Un bel balzo, anche a livello europeo. Solo la Francia, fino ad ora, ha osato sfidare le sette ’web-soft’ mondiali. Incassando l’ira di Trump. I colossi di internet sono finiti anche nel mirino della nuova commissione Europea. A fare i conti in tasca a questi colossi ci hanno pensato gli analisti R&S di Mediobanca. Nel 2020, hanno versato nelle casse dell’erario italiane appena 64 milioni. E il conto sale a 76 se si includono i 12,5 di tasse pagati da Apple, non inclusa nel campione di Mediobanca. In particolare, Amazon ha pagato 6 milioni, Microsoft 16,5, Google 4,7, Oracle 3,2, Facebook 1,7, Uber appena 153mila euro e la cinese Alibaba 20mila. Eppure, hanno registrato un fatturato che supera i 2,4 miliardi a fronte di quasi 10mila occupati.
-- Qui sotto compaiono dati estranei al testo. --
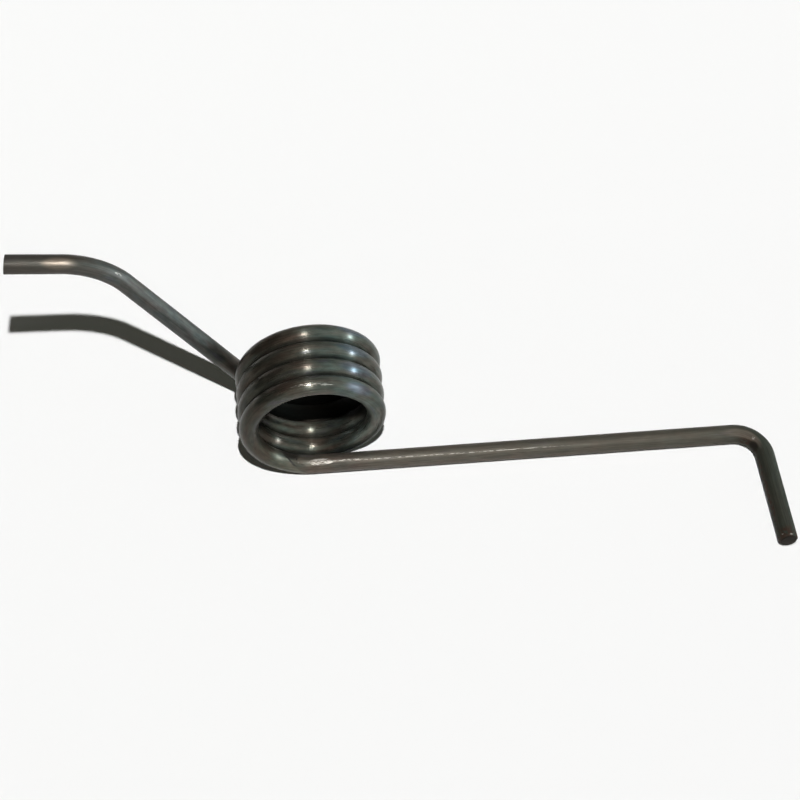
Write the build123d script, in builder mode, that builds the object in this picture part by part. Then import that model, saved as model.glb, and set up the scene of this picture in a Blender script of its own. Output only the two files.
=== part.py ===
from build123d import *
from math import cos, radians, sin, tan
import os

# A torsion spring of round spring wire, lying on its side with the coil's axis level.
# X runs along the long leg, Y is the coil's axis and Z is up. The origin is on the coil's
# axis, halfway along the coil. Lengths are in millimetres and angles in degrees.

# Wire
wire_diameter = 5.0
tip_chamfer = 0.5        # ground edge round the hook's end
shear_angle = 5.0        # how far the short arm's end is cut off square

# Close-wound, right-hand coil
coil_inner_diameter = 28.4
turn_gap = 0.25          # daylight between neighbouring turns
full_turns = 4
long_leg_break = 10.0    # where the coil starts, round from its lowest point
short_arm_rise = 60.0    # where the coil ends, as far round again after the full turns

# Long leg, straight and level, with a hook that turns towards the front
break_inner_radius = 5.5
long_leg_length = 110.2
hook_inner_radius = 5.6
hook_angle = 84.5
hook_length = 26.0

# Short arm, which rises and then bends outwards to an almost level end
short_arm_length = 54.5
arm_bend_inner_radius = 18.0
arm_bend_angle = 52.0
arm_end_length = 13.5

# Worked out from the above
wire_radius = wire_diameter / 2
coil_radius = coil_inner_diameter / 2 + wire_radius
coil_pitch = wire_diameter + turn_gap
coil_length = coil_pitch * (full_turns + (short_arm_rise - long_leg_break) / 360)
shear_allowance = wire_radius * tan(radians(shear_angle))

FRONT = Vector(0, -1, 0)
UP = Vector(0, 0, 1)


def square_to(heading, direction):
    """The share of a direction that is square to a heading, at unit length."""
    return (direction - heading * heading.dot(direction)).normalized()


def straight(start, heading, length):
    """A straight run of the wire's centre line."""
    return Line(start, start + heading * length)


def bend(start, heading, side, inner_radius, angle):
    """A bend of the wire's centre line, from a heading towards the side square to it."""
    radius = inner_radius + wire_radius
    along = heading * radius * sin(radians(angle))
    across = side * radius * (1 - cos(radians(angle)))
    return TangentArc(start, start + along + across, tangent=heading)


def wind_coil():
    """The coil's helix, laid down along Y and started at the long leg's break."""
    start_angle = radians(long_leg_break)
    start_side = (-sin(start_angle), 0, -cos(start_angle))
    laid_down = Plane(origin=(0, 0, 0), x_dir=start_side, z_dir=(0, 1, 0))
    with BuildLine() as upright:
        Helix(coil_pitch, coil_length, coil_radius, center=(0, 0, -coil_length / 2))
    return upright.edge().moved(laid_down.location)


def run_long_leg(coil):
    """Runs of the long leg and its hook, from the coil's front end outwards."""
    leaving = coil % 0 * -1
    with BuildLine() as line:
        level_out = bend(coil @ 0, leaving, square_to(leaving, UP),
                         break_inner_radius, leaving.get_angle(UP) - 90)
        leg = straight(level_out @ 1, level_out % 1, long_leg_length)
        corner = bend(leg @ 1, leg % 1, square_to(leg % 1, FRONT), hook_inner_radius, hook_angle)
        straight(corner @ 1, corner % 1, hook_length)
    return line.edges()


def run_short_arm(coil):
    """Runs of the short arm, from the coil's rear end outwards."""
    leaving = coil % 1
    outwards = Vector((coil @ 1).X, 0, (coil @ 1).Z).normalized()
    with BuildLine() as line:
        riser = straight(coil @ 1, leaving, short_arm_length)
        elbow = bend(riser @ 1, leaving, square_to(leaving, outwards),
                     arm_bend_inner_radius, arm_bend_angle)
        straight(elbow @ 1, elbow % 1, arm_end_length + shear_allowance)
    return line.edges()


def quartered_round(run):
    """The wire's round section in quarters, which a long helix turns into far fewer facets."""
    outwards = Vector((run @ 0).X, 0, (run @ 0).Z).normalized()
    section_plane = Plane(origin=run @ 0, x_dir=outwards, z_dir=run % 0)
    quarters = [Edge.make_circle(wire_radius, section_plane, start_angle=middle - 45,
                                 end_angle=middle + 45) for middle in [0, 90, 180, 270]]
    return Face(Wire(quarters))


def shear_cut(last_run):
    """The plane of the shear cut near the end of a run, tilted so that the front side is longer."""
    heading = last_run % 1
    return Plane(origin=last_run @ 1 - heading * shear_allowance,
                 z_dir=heading.rotate(Axis.Z, -shear_angle))


coil = wind_coil()
long_leg = run_long_leg(coil)
short_arm = run_short_arm(coil)

with BuildPart() as torsion_spring:
    sweep(quartered_round(coil), path=coil, is_frenet=True)
    for run in [*long_leg, *short_arm]:
        with BuildSketch(Plane(origin=run @ 0, z_dir=run % 0)):
            Circle(wire_radius)
        sweep(path=run)

    hook_rim = edges().filter_by(GeomType.CIRCLE).sort_by(Axis.Y)[0]
    chamfer(hook_rim, tip_chamfer)
    split(bisect_by=shear_cut(short_arm[-1]), keep=Keep.BOTTOM)

torsion_spring.part.label = "torsion_spring"

os.makedirs("parts", exist_ok=True)
export_step(torsion_spring.part, "parts/torsion_spring.step")
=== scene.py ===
from itertools import accumulate
from math import cos, pi, radians, sin, tau

import bpy
from mathutils import Matrix, Vector


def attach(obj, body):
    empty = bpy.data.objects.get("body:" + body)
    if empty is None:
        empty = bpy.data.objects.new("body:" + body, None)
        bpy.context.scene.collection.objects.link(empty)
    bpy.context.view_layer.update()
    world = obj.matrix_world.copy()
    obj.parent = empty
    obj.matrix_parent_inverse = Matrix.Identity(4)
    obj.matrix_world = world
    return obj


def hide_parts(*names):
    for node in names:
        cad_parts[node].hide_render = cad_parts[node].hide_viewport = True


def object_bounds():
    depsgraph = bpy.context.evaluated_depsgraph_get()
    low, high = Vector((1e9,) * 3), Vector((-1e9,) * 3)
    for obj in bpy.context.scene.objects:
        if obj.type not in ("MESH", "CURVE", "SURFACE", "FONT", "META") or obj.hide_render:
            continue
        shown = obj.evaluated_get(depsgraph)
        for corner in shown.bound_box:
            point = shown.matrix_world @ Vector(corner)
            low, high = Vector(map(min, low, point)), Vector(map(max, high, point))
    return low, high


# The looks of the torsion spring: its wire, the table that it lies on, the lamps and the camera.
# Lengths are in metres and angles in degrees, unless a comment says otherwise, in the frame of
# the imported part: X runs along the long leg, Y is the coil's axis and Z is up.

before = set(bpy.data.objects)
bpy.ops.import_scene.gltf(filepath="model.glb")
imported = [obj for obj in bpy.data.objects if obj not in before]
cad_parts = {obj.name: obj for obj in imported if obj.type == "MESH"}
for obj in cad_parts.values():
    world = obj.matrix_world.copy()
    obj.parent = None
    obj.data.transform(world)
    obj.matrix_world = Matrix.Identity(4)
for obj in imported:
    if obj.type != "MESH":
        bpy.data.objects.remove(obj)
cad_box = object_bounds()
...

Il segreto? Semplice: hanno sede paradisi fiscali, isole Cayman in testa. Scelte che valgono oro se si pensa che nel 2018, hanno pagato tasse per 17 miliardi risparmiandone 5 per aver scelto Paesi a fiscalità agevolata, 1,3 con la riforma fiscale targata Trump e 6,3 miliardi per i crediti fiscali relativi alla ricerca. 

Il vizietto di ‘eludere’ il fisco alimenta, inoltre, quel tesoro di liquidità che consente alle websoft di crescere e fare shopping di startup: 507 miliardi di euro, più o meno la metà del Pil italiano.